There’s a hidden part of the internet that is much larger than the parts of the surface web you use every day – Facebook, Google, and Amazon. But do you really understand the information that is lying beyond those user-friendly and respectable websites? The Deep Web and the Dark Web, areas mostly used for hiding identities and sensitive data – usually for normal day-to-day housekeeping stuff. However the deeper you go, the more illegal and surprisingly awful and inhumane acts loom in much shadier, nearly invisible corners. But this vast ocean of content really isn’t invisible – you can access it – legally. But should you even want to visit the Deep or Dark Web?
In this session, we will discuss the definitions and realities of this portion of the web, as well as the topic of cryptocurrency/blockchain currency and the current trends in Bitcoin.
When you hop on your computer and go through the daily regiments of looking at the news, seeing who had a better dinner or night out than you on Facebook, Tweeting some nonsense about a cat or celebrity, posting selfies of your daily outfit on Instagram, bingeing on last night’s late night TV or catching up on The Bachelor, and buying dog sweaters on Amazon, you are utilizing what you might call the internet, but what is really known as the surface web. It is called this because it really is the top layer of a very large sea of information. The skin. The sunlight zone. The sod. This is where the easily accessed data lies. It’s rather safe (but obviously not really, given the amount of trouble that people can get in, or taken advantage of, or exploited…) and it’s easily accessible. You don’t have to try very hard to get the data or entertainment you need.
However, your presence is very well known. Each action you make – each link you click, each photo you look at, each tweet or IM you send, each search you initiate and every video you watch or song you listen to leaves a digital crumb. This crumb is essentially a trail you create, or story you involuntarily tell that is really available for anyone who really wants to know about can most likely follow or read. This is happening even with some of the most considered “safe” tech companies today: Google, Amazon, Apple, Microsoft, etc. Think of them as fishermen dipping a net into the sea as they cruise across the ocean surface. That is where all this information resides, and it is accessible to those who really want it. You never really sign off anywhere that your activity is private when you jump on to the internet.

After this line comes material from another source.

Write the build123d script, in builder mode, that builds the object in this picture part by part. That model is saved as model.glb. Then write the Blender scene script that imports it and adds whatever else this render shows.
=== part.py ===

This is good news and bad news. If you behave well and are ethical, and use good judgement, then that is the trail that you leave. If your conduct online includes damaging or questionable behavior, then that is going to be part of your digital crumb or identity. Hope to run for office someday? Then somebody out there will find out about your Facebook posts of you drunk at Matt’s graduation, the friends of yours that are protesting a certain issue, the porn you have looked at and the juvenile goofy movies you and your BFFs made four years ago and posted on Youtube. We will get into this in more detail in the session on Digital Citizenship.
These trails or crumbs are something that many developers and programmers (and lots of bad people) wanted to eliminate right away in the early years of the internet. The Deep Web is an area where your identity and activity is more or less kept completely anonymous – mostly through encryption. Since the web works in a way that tracks and registers specific IP addresses and indexes, there are ways to participate and interact where those addresses and indexes, even databases, are hidden or removed – mostly by avoiding search engines and the method in which they discover and register pages found on servers.

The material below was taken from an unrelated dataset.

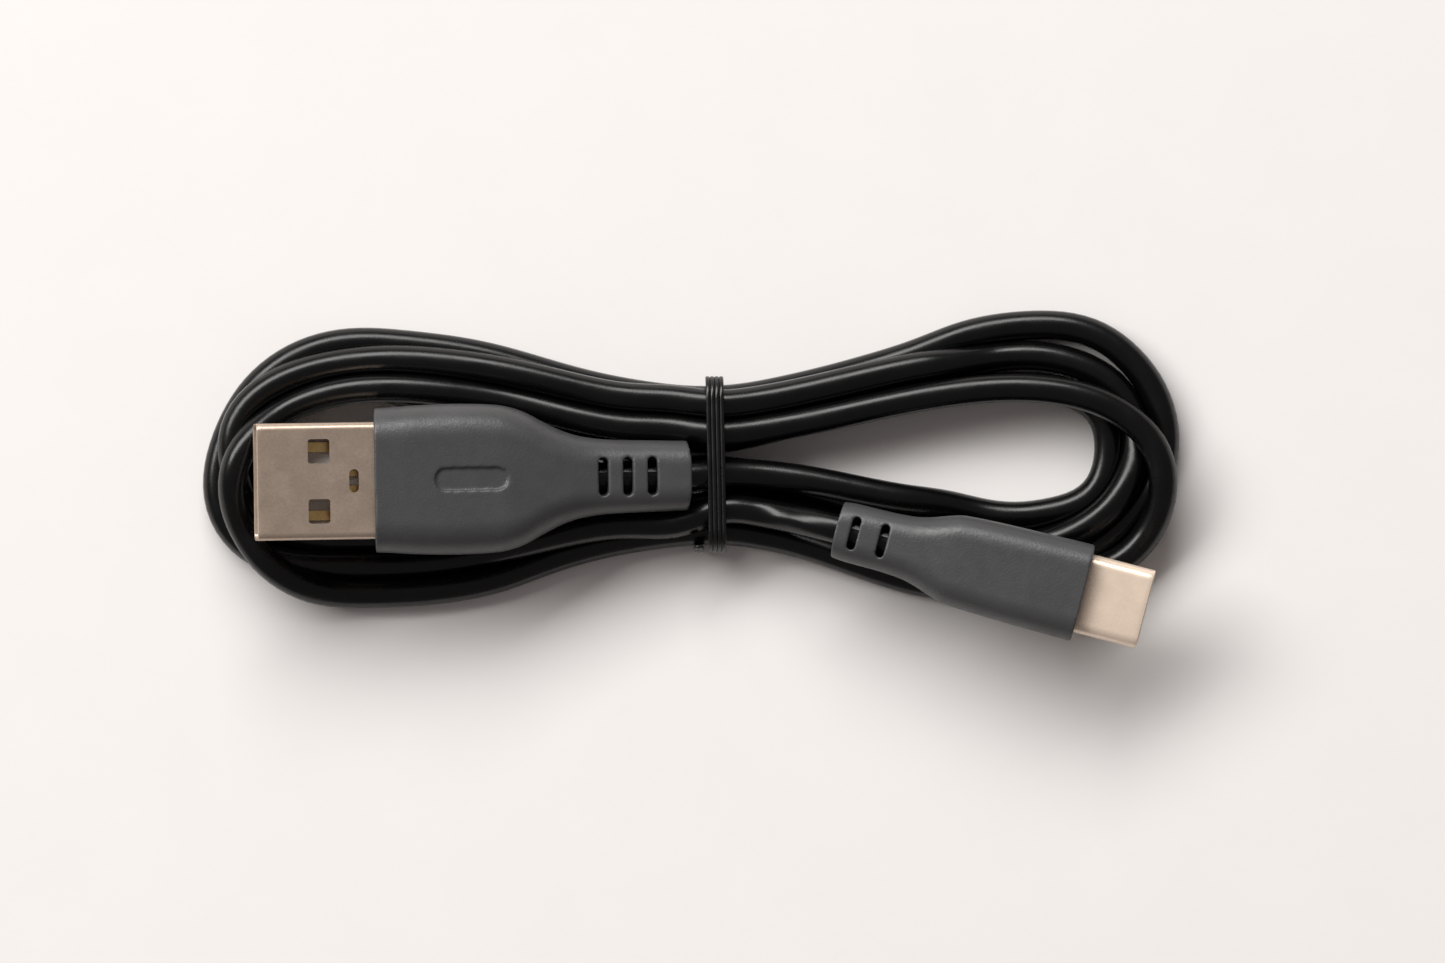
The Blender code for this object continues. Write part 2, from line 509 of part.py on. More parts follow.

From Wikipedia: (https://en.wikipedia.org/wiki/Deep_web)
Methods which prevent web pages from being indexed by traditional search engines may be categorized as one or more of the following:
- Contextual web: pages with content varying for different access contexts (e.g., ranges of client IP addresses or previous navigation sequence).

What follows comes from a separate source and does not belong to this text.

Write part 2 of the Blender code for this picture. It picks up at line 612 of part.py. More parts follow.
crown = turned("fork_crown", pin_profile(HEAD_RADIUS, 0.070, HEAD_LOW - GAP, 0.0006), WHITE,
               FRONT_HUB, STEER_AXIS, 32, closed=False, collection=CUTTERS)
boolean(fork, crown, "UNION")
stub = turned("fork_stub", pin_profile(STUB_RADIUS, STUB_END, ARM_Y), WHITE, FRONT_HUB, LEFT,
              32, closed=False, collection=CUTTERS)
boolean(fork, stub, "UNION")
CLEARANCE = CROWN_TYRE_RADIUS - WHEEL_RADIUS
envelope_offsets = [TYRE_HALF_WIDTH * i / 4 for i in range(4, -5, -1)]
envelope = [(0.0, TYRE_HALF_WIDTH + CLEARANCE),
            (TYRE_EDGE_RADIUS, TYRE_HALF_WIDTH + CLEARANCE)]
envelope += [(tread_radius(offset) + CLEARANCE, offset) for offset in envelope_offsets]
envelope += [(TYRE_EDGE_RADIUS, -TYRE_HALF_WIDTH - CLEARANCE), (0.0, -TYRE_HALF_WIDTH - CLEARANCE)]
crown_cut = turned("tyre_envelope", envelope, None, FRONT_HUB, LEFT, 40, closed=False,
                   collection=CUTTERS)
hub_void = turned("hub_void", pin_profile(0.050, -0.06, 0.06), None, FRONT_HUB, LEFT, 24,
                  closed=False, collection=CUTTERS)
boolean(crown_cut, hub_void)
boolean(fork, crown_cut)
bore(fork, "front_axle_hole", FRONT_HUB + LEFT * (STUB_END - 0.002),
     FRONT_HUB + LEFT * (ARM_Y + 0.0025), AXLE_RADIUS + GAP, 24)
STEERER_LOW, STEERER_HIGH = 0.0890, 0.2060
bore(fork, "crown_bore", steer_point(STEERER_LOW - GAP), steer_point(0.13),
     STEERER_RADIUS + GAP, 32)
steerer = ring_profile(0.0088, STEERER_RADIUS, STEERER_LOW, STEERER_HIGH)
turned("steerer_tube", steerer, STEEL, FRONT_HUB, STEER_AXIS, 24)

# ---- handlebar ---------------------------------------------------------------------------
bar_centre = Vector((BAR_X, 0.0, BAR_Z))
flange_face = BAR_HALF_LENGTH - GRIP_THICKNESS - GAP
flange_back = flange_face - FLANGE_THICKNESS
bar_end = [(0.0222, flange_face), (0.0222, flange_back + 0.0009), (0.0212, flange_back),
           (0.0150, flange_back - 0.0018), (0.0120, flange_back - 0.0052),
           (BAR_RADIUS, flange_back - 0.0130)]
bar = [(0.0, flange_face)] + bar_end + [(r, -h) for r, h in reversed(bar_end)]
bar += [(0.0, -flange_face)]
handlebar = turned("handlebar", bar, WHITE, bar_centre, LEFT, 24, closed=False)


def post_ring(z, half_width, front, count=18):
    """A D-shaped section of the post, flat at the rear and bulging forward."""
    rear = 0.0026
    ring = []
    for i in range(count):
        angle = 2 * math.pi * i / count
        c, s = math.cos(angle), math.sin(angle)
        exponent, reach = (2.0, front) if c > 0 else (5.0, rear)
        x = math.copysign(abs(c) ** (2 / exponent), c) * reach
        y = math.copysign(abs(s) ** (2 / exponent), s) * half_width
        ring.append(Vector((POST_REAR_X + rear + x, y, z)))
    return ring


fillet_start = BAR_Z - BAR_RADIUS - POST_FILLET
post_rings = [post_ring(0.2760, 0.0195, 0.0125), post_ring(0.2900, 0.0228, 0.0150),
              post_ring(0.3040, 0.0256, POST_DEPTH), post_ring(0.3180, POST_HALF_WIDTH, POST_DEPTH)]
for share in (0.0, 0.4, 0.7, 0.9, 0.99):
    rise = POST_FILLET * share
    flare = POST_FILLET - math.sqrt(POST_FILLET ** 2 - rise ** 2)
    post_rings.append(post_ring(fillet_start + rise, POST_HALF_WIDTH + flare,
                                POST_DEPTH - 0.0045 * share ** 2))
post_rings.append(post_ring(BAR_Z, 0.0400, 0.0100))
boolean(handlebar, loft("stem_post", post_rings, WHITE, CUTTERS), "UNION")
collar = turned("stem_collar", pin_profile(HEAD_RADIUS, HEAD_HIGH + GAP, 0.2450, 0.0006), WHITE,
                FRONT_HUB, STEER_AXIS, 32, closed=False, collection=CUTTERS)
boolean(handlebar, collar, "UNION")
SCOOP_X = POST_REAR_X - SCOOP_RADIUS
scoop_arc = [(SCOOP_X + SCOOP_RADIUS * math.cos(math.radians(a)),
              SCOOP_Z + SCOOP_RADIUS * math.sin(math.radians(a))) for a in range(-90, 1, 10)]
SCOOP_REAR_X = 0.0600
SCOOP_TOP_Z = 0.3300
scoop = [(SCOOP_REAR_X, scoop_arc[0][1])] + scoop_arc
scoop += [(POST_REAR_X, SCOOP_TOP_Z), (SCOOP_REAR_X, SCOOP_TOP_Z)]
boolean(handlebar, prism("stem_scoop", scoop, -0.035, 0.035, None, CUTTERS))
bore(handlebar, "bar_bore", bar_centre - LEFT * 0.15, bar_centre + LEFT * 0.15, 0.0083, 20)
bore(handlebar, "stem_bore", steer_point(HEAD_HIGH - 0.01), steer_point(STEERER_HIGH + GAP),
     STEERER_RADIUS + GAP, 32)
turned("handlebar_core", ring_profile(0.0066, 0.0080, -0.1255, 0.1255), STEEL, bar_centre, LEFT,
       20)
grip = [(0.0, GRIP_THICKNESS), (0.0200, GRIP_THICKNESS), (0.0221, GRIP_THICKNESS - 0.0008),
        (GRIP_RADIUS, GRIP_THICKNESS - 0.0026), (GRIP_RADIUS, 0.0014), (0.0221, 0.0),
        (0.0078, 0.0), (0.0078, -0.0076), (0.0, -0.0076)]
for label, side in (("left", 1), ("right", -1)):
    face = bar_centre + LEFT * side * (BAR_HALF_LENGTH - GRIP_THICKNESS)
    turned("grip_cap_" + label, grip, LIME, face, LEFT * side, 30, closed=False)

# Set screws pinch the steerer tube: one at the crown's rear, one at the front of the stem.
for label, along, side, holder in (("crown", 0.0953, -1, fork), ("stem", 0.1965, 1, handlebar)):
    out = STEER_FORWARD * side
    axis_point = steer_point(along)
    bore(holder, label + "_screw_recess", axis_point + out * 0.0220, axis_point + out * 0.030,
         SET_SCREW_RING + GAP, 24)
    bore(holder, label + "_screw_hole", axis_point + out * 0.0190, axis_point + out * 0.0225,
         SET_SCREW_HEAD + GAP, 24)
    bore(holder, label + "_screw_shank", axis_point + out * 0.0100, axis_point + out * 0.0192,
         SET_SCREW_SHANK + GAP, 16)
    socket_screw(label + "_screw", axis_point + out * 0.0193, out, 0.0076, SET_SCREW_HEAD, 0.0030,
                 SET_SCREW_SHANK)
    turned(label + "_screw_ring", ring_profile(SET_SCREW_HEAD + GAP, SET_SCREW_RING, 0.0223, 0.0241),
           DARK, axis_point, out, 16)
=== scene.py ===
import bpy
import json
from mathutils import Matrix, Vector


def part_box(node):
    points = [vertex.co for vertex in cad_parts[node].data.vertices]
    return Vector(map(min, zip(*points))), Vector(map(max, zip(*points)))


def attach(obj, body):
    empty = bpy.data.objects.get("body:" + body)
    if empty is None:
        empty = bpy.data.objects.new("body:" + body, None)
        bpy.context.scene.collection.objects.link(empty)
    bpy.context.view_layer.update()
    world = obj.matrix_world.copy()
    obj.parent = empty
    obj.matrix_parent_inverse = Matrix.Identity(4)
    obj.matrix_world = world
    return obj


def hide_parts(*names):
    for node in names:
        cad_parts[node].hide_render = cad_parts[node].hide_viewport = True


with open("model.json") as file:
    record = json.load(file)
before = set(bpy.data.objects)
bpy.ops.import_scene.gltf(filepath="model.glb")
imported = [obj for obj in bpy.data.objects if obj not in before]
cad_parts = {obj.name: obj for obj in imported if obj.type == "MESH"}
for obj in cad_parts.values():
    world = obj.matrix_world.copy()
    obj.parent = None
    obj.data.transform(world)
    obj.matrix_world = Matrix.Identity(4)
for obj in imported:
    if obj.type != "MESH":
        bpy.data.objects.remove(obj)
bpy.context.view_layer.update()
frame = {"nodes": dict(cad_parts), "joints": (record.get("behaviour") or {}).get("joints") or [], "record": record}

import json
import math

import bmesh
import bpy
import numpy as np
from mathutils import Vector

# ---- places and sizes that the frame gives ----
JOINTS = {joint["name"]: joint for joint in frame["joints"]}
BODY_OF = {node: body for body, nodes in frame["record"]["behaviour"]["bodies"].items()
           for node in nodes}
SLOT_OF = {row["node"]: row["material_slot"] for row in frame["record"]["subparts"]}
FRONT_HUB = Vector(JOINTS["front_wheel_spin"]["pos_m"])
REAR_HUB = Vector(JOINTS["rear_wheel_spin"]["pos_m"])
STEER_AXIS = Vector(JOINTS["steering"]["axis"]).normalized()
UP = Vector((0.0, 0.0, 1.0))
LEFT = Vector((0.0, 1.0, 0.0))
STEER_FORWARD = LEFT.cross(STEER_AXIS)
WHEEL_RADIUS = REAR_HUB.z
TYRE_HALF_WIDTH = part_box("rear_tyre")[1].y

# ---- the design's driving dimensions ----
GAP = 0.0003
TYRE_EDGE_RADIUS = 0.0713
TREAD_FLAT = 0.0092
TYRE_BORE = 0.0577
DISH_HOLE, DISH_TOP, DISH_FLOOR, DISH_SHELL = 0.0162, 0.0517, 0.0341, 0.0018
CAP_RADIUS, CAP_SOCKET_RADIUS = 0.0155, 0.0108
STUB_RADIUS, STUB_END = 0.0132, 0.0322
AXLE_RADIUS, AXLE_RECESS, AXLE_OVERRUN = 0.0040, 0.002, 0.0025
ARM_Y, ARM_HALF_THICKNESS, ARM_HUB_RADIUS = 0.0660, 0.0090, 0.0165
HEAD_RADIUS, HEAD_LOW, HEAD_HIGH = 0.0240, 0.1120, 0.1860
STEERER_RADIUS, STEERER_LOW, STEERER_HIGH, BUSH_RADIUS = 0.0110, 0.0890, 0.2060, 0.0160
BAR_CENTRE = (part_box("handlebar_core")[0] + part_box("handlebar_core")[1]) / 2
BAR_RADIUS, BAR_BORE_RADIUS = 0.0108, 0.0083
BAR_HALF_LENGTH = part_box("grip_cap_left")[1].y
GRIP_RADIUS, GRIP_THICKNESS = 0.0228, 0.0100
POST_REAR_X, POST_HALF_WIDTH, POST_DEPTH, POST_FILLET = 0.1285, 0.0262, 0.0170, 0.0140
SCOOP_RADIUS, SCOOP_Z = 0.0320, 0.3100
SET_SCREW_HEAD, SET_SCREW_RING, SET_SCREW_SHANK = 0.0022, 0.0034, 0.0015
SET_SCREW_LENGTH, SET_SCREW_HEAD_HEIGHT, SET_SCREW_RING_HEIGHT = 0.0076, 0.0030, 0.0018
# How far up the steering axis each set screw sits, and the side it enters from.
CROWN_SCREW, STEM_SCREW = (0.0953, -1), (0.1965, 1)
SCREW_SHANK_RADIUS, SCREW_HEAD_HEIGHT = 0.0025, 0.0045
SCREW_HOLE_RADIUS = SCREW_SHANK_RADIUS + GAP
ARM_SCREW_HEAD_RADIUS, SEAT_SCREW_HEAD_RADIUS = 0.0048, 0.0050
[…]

- Dynamic content: dynamic pages which are returned in response to a submitted query or accessed only through a form, especially if open-domain input elements (such as text fields) are used; such fields are hard to navigate without domain knowledge.
- Limited access content: sites that limit access to their pages in a technical way (e.g., using the Robots Exclusion Standard or CAPTCHAs, or no-store directive which prohibit search engines from browsing them and creating cached copies).
- Non-HTML/text content: textual content encoded in multimedia (image or video) files or specific file formats not handled by search engines.
- Private web: sites that require registration and login (password-protected resources).
- Scripted content: pages that are only accessible through links produced by JavaScript as well as content dynamically downloaded from Web servers via Flash or Ajax solutions.
- Software: certain content is intentionally hidden from the regular Internet, accessible only with special software, such as Tor, I2P, or other darknet software. For example, Tor allows users to access websites using the .onion server address anonymously, hiding their IP address.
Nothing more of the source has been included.